Background information
- Born: Fort Collins, Colorado, United States
- Genres: Indie folk; folk rock; indie rock; folk punk; americana; country-folk; alt-country;
- Occupations: Musician; singer-songwriter;
- Instruments: Piano; keyboard; guitar; accordion; percussion;
- Years active: 2009–present
- Formerly of: The Dovekins
- Website: www.stelthulvang.com

= Stelth Ulvang =

American singer-songwriter and multi-instrumentalist

Stelth Ulvang is an American musician, singer-songwriter and multi-instrumentalist, best known as a touring member of the folk rock band The Lumineers. He is also the co-founder of the Front Range-based band The Dovekins. In February 2015, Ulvang released his debut album, And, as Always; the Infinite Cosmos. He released three more albums (one LP and two EPs) in 2018.

== Career ==
While working at a coffee shop on Laurel Street in Fort Collins, Ulvang developed an interest in music and decided to become a musician. Being an avid traveler, he used to busk to cover his expenses and has acquired a reputation for performing barefoot on stage.

=== 2009-2011: The Dovekins ===
In 2009, while sailing from Hawaii to Seattle with singer-songwriter Griff Snyder on Robin Lee Graham's The Return of Dove, Ulvang came up with the idea of forming the band The Dovekins. The band's lineup included five members, all rooted in Denver's folk punk scene. The Dovekins generally played mountain-town folk and indie rock style-music. The group released two studio albums, Assemble the Aviary and (A)live, in 2010. After touring regularly, The Dovekins disbanded following a final show in Austin in October 2011. The band has reunited on a few occasions since then, including at the 2018 Treefort festival in Boise.

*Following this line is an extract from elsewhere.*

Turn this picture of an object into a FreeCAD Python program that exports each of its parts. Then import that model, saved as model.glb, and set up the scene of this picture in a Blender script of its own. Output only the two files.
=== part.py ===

=== 2011-present: The Lumineers ===

Ulvang came in touch with The Lumineers in 2009, when the latter, seeking advice on self-booking Colorado shows, interacted with him through Myspace. Ulvang joined the band as a touring member in 2011. The Lumineers joined The Dovekins for their first Denver gig. Initially, Ulvang was slated to play bass guitar for The Lumineers, but he later switched to piano. He has assisted in the composition of various songs by The Lumineers, including "Stubborn Love". With The Lumineers, Ulvang has opened for U2 and Tom Petty and the Heartbreakers.

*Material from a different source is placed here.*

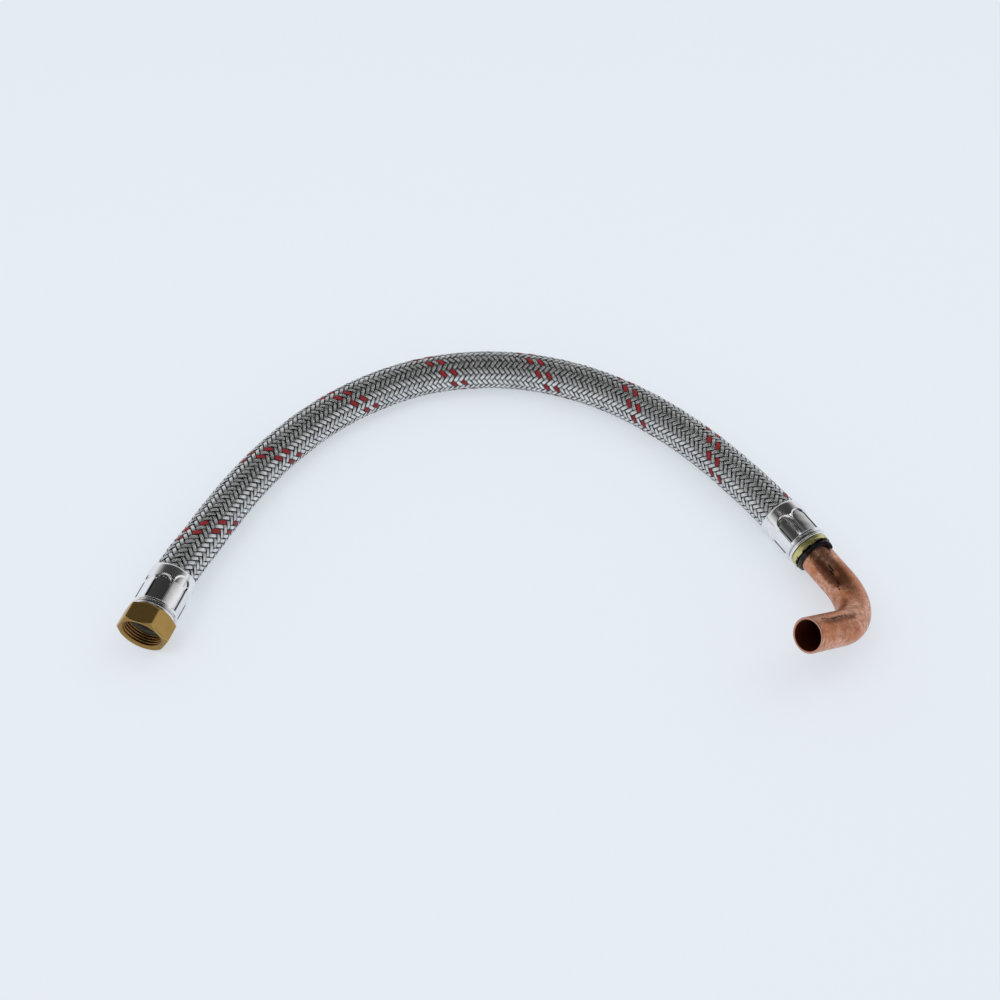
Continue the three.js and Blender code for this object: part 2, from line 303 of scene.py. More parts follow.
# The tube inside the braid, dark between the strands.
def makeTube(finish):
    along = np.arange(-hose["shown"], line.length + hose["shown"], hose["tubeStep"])
    turns = fullTurn(hose["tubeColumns"])
    s, t = np.meshgrid(along, turns, indexing="ij")
    outer = line.place(s, t, np.full_like(s, hose["tubeRadius"]))
    inner = line.place(s[::-1], t[::-1], np.full_like(s, hose["tubeRadius"] - hose["tubeWall"]))
    corners = np.concatenate([outer, inner]).reshape(-1, 3)
    faces = gridFaces(2 * len(along), len(turns), True, True)
    return makePiece("inner_tube", "hose", "inner_rubber", "rubber_hose", finish, corners, faces, {})


# Wire braid: flat strands of fine wires, each over two and under two of the others.
braid = {
    "perWay": 18,
    "lay": 72.5,
    "middle": 12.86,
    "rise": 0.34,
    "square": 1.9,       # how flat a strand runs between its dips
    "width": 2.78,
    "tracerWidth": 3.15,
    "thickness": 0.5,
    "step": 1.1,
    "start": 0.0,        # degrees from the top where strand 0 lies at startAt
    "startAt": -4.8,
    "tracers": (8, 10),
    "repeat": 4,         # over two and under two
    "widths": (0.97, 1.02),      # limits of each strand's own share of the width
    "lifts": (-0.03, 0.03),      # and of how far it stands off
    "wander": 0.5,       # degrees a strand strays to either side
    "wanderLength": (22, 48),
    "uneven": 0.18,      # how much its rise varies
    "unevenLength": (9, 17),
    "tilt": 0.1,         # how far its flat face leans, as a slope
    "tiltLength": (7, 11),
    "section": [
        (-1.0, -0.2), (-0.82, 0.55), (-0.36, 0.97), (0.36, 0.97),
        (0.82, 0.55), (1.0, -0.2), (0.85, -0.9), (-0.85, -0.9),
    ],
}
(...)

=== 2012-present: Solo career ===
Ulvang started to compose his own music in 2012. He has since released two full-length albums and two EPs. His full-length debut album, And, as Always; the Infinite Cosmos, was released in February 2015. In February 2018, Ulvang released two EPs, Greetings From Perpetual Summer and Take Time, as well as a full-length album entitled American Boredom. TED.com described And, as Always; the Infinite Cosmos as "a balancing act of heavy truths, humour and observation". Ulvang told the Colorado Public Radio that American Boredom is more politically themed than his other albums, which are mostly focused on environmental issues.

In live performances, Ulvang is accompanied by collaborator and drummer Max Barcelow and by multi-instrumentalist Dorota Szuta.

== Musicianship ==
Ulvang's major influences include Paul Simon, Fleetwood Mac, Jason Molina, Weezer, Elton John, Nina Simone, Jonathan Richman, Pavement, Leonard Cohen, Joan Baez, Dave Van Ronk, Tom Waits, Jerry Lee Lewis, Neil Young and Bob Dylan. Among genres, he has been specifically influenced by garage rock. Known for his ability to play a variety of instruments, Ulvang states that he plays more than 18. He mainly plays guitar, piano and mandolin. His favourite gear consists of Collings mandolin, Korg SV1 keyboard and Martin guitars.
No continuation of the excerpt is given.